Mengapa dan Bagaimana Berteologi
Berbicara tentang
Allah, bisa dipastikan bahwa hal tersebut juga berbicara seputaran teologi, sadar
atau tidak sadar begitu banyak pertanyaan yang muncul dalam kehidupan kita, ntah
itu di lingkungan bermasyarakat, pekerjaan maupun lingkungan akademisi yang
mempertanyakan tentang Allah, apakah Allah itu baik, dapatkah Dia dipercayai,
Allah yang mana dan bagaimana sebenarnya cara untuk mengenal-Nya? Pertanyaan
tersebut selalu mengitari kehidupan kita dengan tidak memandang status sosial
kita, sehingga dalam keseharian kita sebagai makluk ciptaan Tuhan yang mulia,
secara langsung maupun tidak langsung semua dari kita sudah ataupun sedang
berteologia. Paradigma kita memandang Allah mempengaruhi cara hidup kita,
bagaimana kita memandang dan bertingkah-laku terhadap sesama, oleh karena itu
penting sekali untuk diperhatikan kita harus mengadopsi teologi yang baik;
teologi yang mencakup ibadah, pemikiran, perkataan, kasih, harapan, doa dan
tindakan. Kita dituntut tidak hanya bertumbuh secara kognitif dalam pengenalan
akan Allah yang benar sesuai kekristenan tetapi kita juga harus penuh kasih
dalam tindakan dan perkataan. Orang lain dalam kehidupan kita bisa melihat kita
sebagai teolog yang baik, pada saat hidup kita dan pandangan teologi kita bisa
kita hidupi dengan berpadanan, kita dapat dibaca semua orang melalui cara hidup
kita, sehingga sekitar kita bisa melihat bahwa kita adalah benar-benar seorang
teolog Kristen yang baik dan menghidupi teologi tersebut.
Tantangan
kehidupan teologis yang terbesar di zaman modern bukanlah patung-patung atau
ball seperti pada zaman dulu. Kita berhadapan dengan fakta kehidupan yang tidak
dapat dihindari, pengaruh arus zaman, kemajuan teknologi, media yang menjadi
momok dalam berteologi yang bisa menjadi kekuatan maupun kelemahan. Sering kali
kita terlena dengan hal-hal duniawi dengan mencari kepuasan jiwa.

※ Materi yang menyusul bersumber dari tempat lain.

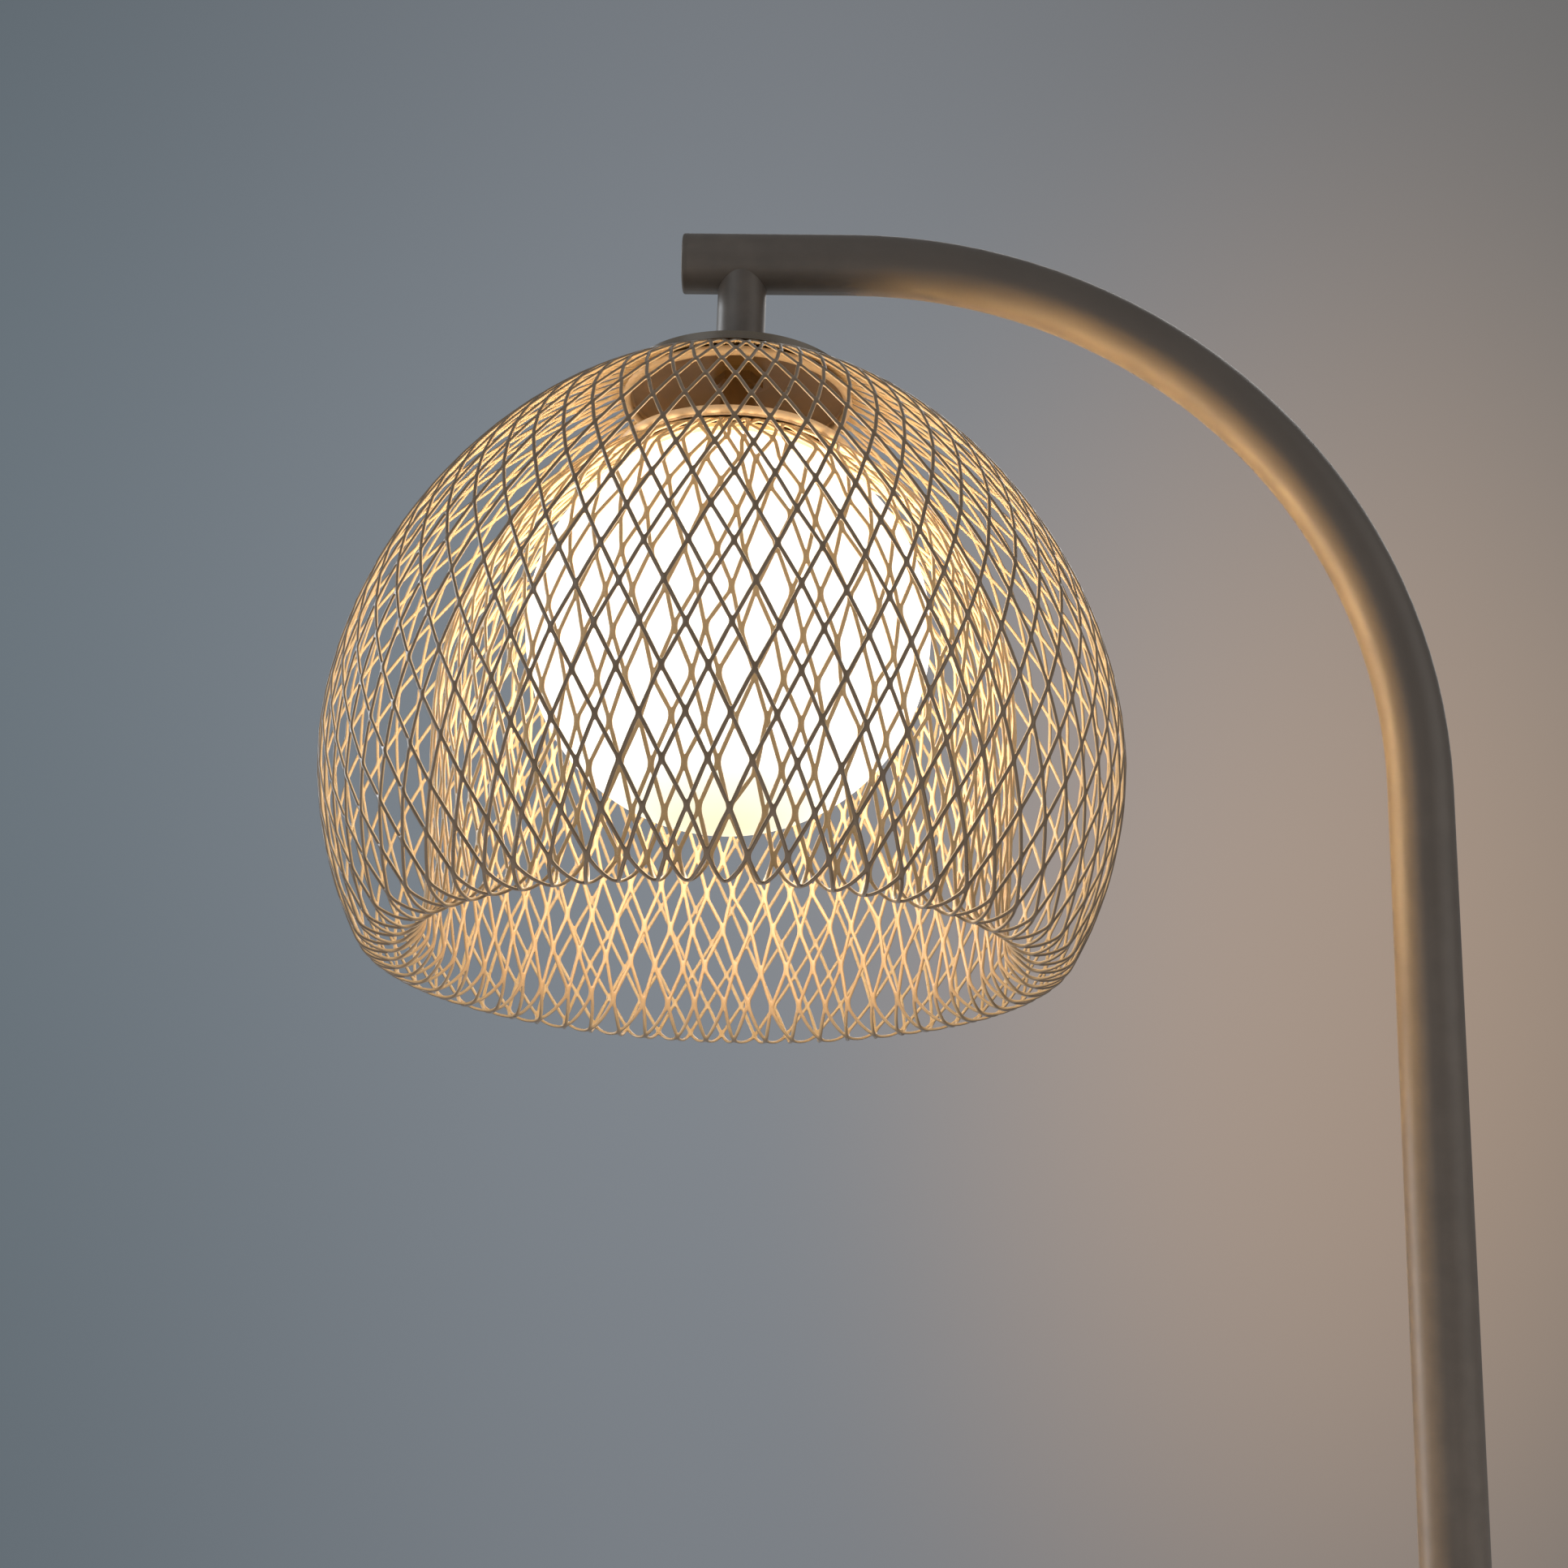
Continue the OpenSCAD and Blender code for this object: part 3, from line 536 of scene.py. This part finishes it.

Kita
terperangkap dalam dosa dan mengikuti ilah lain, dan kita menjadi Human pleasure bukan God Pleasure. Kita lebih sering mencari
segala sesuatu yang baik menurut kehendak kita, segala hal yang berhubungan
dengan kita, dan yang hal menyenangkan hati Tuhan sudah bukan prioritas dalam
kehidupan kita lagi. Individualitas, konsumerisme, hedonisme adalah lumrah dan
menjadi nomor satu dalam hidup kita. Kita lupa bahwa bahwa teologi bukan
sekedar percakapan ataupun masalah pengetahuan faktual, tetapi bagaimana kita menghidupinya,
mencari hikmat Allah dan bergantung sepenuhnya kepada-Nya, dan bagaimana kita
mewujudnyatakan Firman Allah dalam teologi yang kita pelajari dan bagaimana
kita menyembah Allah dengan setia. Hendaknya demikian juga kita menikmati
hadirat-Nya dalam setiap ibadah-ibadah yang kita lakukan sebagai bagian dari
kita berteologia, ibadah tidak menuntut kita harus mengerti segala sesuatu
tentang Allah dengan baik dan sempurna tetapi, bagaimana kita merespon terhadap
pernyataan diri Allah tersebut dalam pewartaan Injil-Nya dan hidup berakar
dalam Dia, dan bertumbuh dalam pengenalan akan Allah.
Kita harus
berproses dan menjaga relasi yang intim dengan Allah, dosa merusak relasi kita
dengan sesama dan khususnya merusak relasi kita dengan Sang Pencipta, sehingga
kita harus menang dari dosa tersebut. Hanya hubungan yang Intim dengan Kristus
yang dapat membebaskan kita dari hal yang mengikat dan mengahalangi kita untuk berteologia
yang baik. Berserah dan berelasi yang berakar dengan-Nya memampukan kita
berteologia, hidup dalam anugrah, dan kebenaran-Nya.
Teologi tidak hanya
masalah pengejaran akan pengetahuan, tetapi juga bagaimana pengetahuan teologi
yang kaya tersebut bisa memperkuat iman dan komitment kita dalam menapaki
kehidupan ini bersama dengan dengan Allah dan bertumbuh dalam hikmat-Nya.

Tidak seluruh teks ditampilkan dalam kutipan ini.